Genre: Sci-Fi, Fantasy
Rated: PG (for sequences of stylized sci-fi violence and brief mild language)
Directed by: KERRY CONRAN
Produced by: JON AVNET
Starring: GWYNETH PALTROW, JUDE LAW, ANGELINA JOLIE, GIOVANNI RIBISI, MICHAEL GAMBON, BAI LING.
Released by:
Paramount Pictures

In Short: While the star power of Paltrow, Law and Jolie is so bright that it burns through the screen, it’s the mind-blowing visuals that really deserve top billing.

Ace of Space
Gray Skies, Blue Screen
By Cherie Saunders

when titanic-sized robots begin terrorizing New York City, an expert aviator named Sky Captain (Jude Law) comes to the rescue. Shot entirely against blue screen, the film opens with the landing of the Hindenburg III atop the Empire State Building. Soon, menacing robots begin wreaking havoc throughout the city, tossing cars and crushing buildings in their wake. Taking copious notes on the destruction is “Chronicle” reporter Polly Perkins (Gwyneth Paltrow).

Upon realizing that her old boyfriend Sky Captain, a.k.a. Captain H. Joseph Sullivan, has been called upon to battle the robots, she enlists the ace aviator to help her find the evil mastermind behind the takeover of the city. Along the way, the pair are aided by the plucky captain of an all-female amphibious squadron, Franky Cook (Angelina Jolie), and gadget genius Dex (Giovanni Ribisi).

While watching the film, it’s hard to believe the actors had virtually no sets and zero locations. To say the visual effects were unbelievably stunning and realistic would be an understatement. First time writer/director Kerry Conran features more than 2000 effects shots filmed against blue screen to deliver his futuristic world. However, if it weren’t for the film’s unprecedented filmmaking, “Sky Captain’s” stylish ode to the classic pulp fiction, sci-fi serials of the 1930s and ‘40s would likely be lost on younger audiences, or viewers who just aren’t into the genre.

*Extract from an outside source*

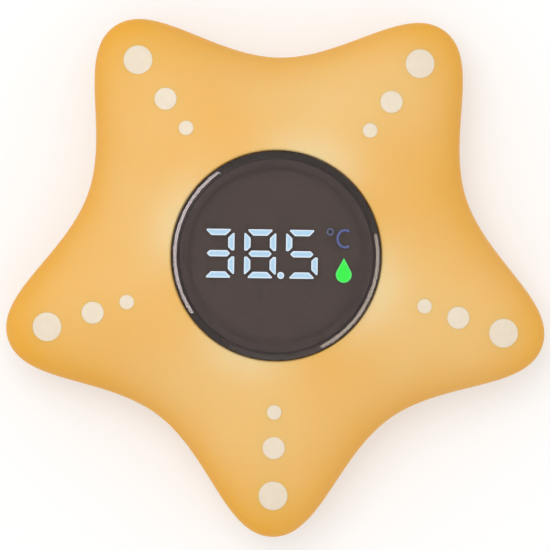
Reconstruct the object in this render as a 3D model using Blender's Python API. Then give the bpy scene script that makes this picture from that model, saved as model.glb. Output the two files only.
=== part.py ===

Conran also extracts a precise 30s and 40s style of acting from his stars, which translates on screen as stiff and barely emotive. Needless to say, it fits perfectly into the film’s overall throwback vibe. While the star power of Paltrow, Law and Jolie is so bright that it burns through the screen, it’s the mind-blowing visuals that really deserve top billing.